Reference no: EM133499585
Assignment: MyClinic Wireframe Project- Global, Economic, Social and Ethical Issues in Computing Frame Questions and Guidelines for Assignments and Projects
This document gives you a brief outline and questions to be addressed in Assignments and Projects. It is intended to be used in addition to the more thorough documents and PowerPoint presentations. It takes the "theoretical collections of ideas" contributed by Prof. Skovira and allows us to apply them to "real world" case studies for examination.
Different issues mean different "Weight" or "Condierations" to each frame. In each assignment you will be expected to offer your informed (ie evidence supported or argued) opinion as to which frame or frame subset takes higher precedence in decision making. This is the most important part of this class, the process of thinking through each frame or "dimension" of a problem or project in the hopes of determining a course of action or solution.
Focal frames
Global, Economic, Social cultural or Local, Ethical Frames or Perspectives, metaphors organizing study & discussion
Subsidiary frames
Legal frame, psychological and political frames
Basic definitions and conceptions for the course
1) Information, Information use & information systems
2) Issues, possible problems, of information use and information systems
3) The social cultural and personal environments
4) Vocabularies and metaphors, communities of practice and meaning, Whats & Hows
The Frames or Perspectives and their major ideas and vocabularies
Social [& Cultural] or the Local Frame
1) Multiples of ...
2) Systems of meaning
3) Symbol systems, vocabularies
4) Social groups
5) Community of practice
6) Categories organizing experience
7) Contexts of communication
8) Ontologies
9) Moral codes
10) paradigms
The Social-cultural frame refers to those multiple "complex meaning systems [which people use] to organize their behavior, to understand themselves and others, and to make sense out of the world in which they live." (Spradley, 1980, p. 5).
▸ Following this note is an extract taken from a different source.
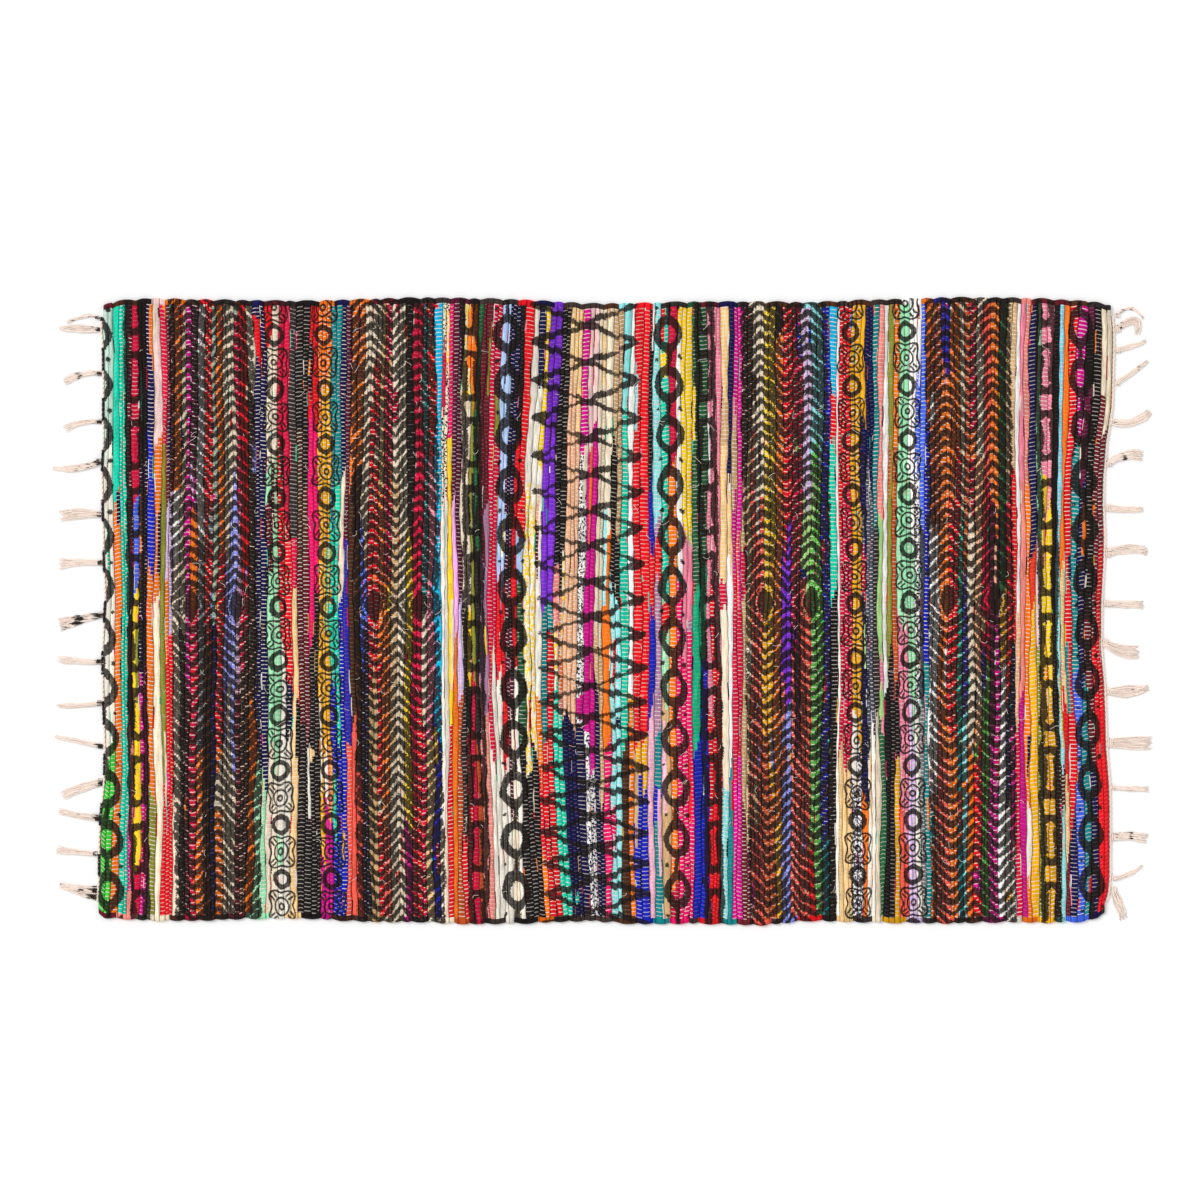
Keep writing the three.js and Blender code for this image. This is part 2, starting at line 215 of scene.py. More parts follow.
# Dyed scrap cloth, by plain colour names
RAG_COLOURS = {
    "ivory": "f6eedf", "cream": "f4e2c6", "white": "fdf9f5", "beige": "e2cfb2", "blush": "f6d0ca",
    "lightpink": "f6b4cc", "pink": "f4849f", "orchid": "efa9e6", "salmon": "f08a80", "coral": "f25a48",
    "scarlet": "e8101e", "vermilion": "ea3a18", "crimson": "d20f40", "hotpink": "ee1068",
    "magenta": "d60c8e", "plum": "581433", "maroon": "6a1a26", "mauve": "ac7c9c", "brown": "4c2a18",
    "umber": "40332f", "rust": "bc4c1e", "orange": "f87614", "mustard": "cc9210", "gold": "f2ae12",
    "yellow": "fcd220", "apricot": "f8cc8a", "peach": "f6b98e", "tan": "cda574", "olive": "8f9030",
    "grass": "35cc35", "leaf": "52a440", "lime": "6cd44a", "mint": "9fe8b4", "palemint": "d2efdf",
    "pistachio": "b5e08c", "sage": "8fa08c", "emerald": "12a878", "forest": "205c36", "teal": "0c868a",
    "turquoise": "14cfac", "aqua": "93e6e6", "lightcyan": "8fdcf2", "cyan": "10b4e0",
    "powder": "b4cdf4", "periwinkle": "8c92e8", "cornflower": "4166e4", "royal": "1522b8",
    "indigo": "2c269c", "navy": "16134a", "slate": "484c60", "pewter": "727376", "violet": "7c2ecc",
    "lilac": "dabae8", "charcoal": "2e2827", "black": "1a1415"}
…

Spradley, J. P. (1980). Participant observation. New York: Wadsworth Thomson Learning.
Global Frame
1) International business system
2) International economic system
3) Modernity and traditionalism
4) Integration of technologies & markets
5) Interconnectivity via Internet
6) Free markets & trade
7) Homogenization & hegemony
"...is the inexorable integration of markets, nation-states and technologies...in a way that is enabling individuals, corporations and nation-states to reach around the world farther, faster, deeper and cheaper than ever before, and in a way that is enabling the world to reach into individuals, corporations and nation-states farther, faster, deeper, cheaper than ever before" (Friedman, 2000, p. 8).
Friedman, T. L. (2000). The Lexus and the olive tree. New York: Farrar, Straus and Giroux.
Economic Frame
1) Rationality
2) Market
3) Utility
4) Scarce resources
5) Pleasure
6) Cost - benefit analysis
7) Supply - demand
8) Satisfying
9) Self-interest
10) Orders of consequences
"...analyze the decisions people make about how to best maximize human happiness in a world of scarcity" (Flynn, 2005. p. 13).
Flynn, S. M. (2005). Economics for dummies. Indianapolis, IN: Wiley Publishing. Heilbroner, R. L. (1999). The worldly philosophers,( 7th Ed). New York: Simon & Schuster.
Ethical Frame
1) In all things, do no harm (non nocere) [do good]
2) Virtue as a habit of good action in moderation
3) Do good for others, as you would have them do good for you
4) The greatest good for the greatest number.
Ethics (an ethical frame) is a formal, systematic, and explicit articulation, a theory, of the moral frame of human behavior. There are three main theories (Greene, 2013, p. 329). Deontological (duty-based) theory or frame: Some acts are obligatory regardless of the situations, results and consequences. Utilitarian (consequentialist) theory or frame: An act is ethical (morally right) that creates the greatest pleasure or happiness for the individual or for the greatest number of individuals. Eudaimonic (virtue or character or value-based) theory or frame: Being virtuous, excellence as a habit, doing good or living well according to one's values (Aristotle says we ought to be moderate in all things) is being ethical; this is Happiness.
Greene, J. (2013). Moral tribes. New York: Penguin books.
Questions to be responded to
Question 1) What is your idea of globalization?
Question 2) What is an idea of "culture"?
Question 3) What are social values? Where do they originate? What is one's "social-cultural context?
Question 4) What might the difference be between "social practices" and "cultural meaning"?
Question 5) What is "ethics" or "morality"/
Question 6) What does "moral good" mean?
Question 7) How might one justify one's actions?
Question 8) Do you think that actions doing good, or doing no harm, are best based on "one's good character", or "Do good for others as you would have them do good for you", or "Do good for the greatest number to the best possible consequence"?
Question 9) What is "economics"? Why is it called the dismal science?
Question 10) In economic analysis, what might the best tool be? The idea of utility, cost - benefit analysis, or scarce resource analysis?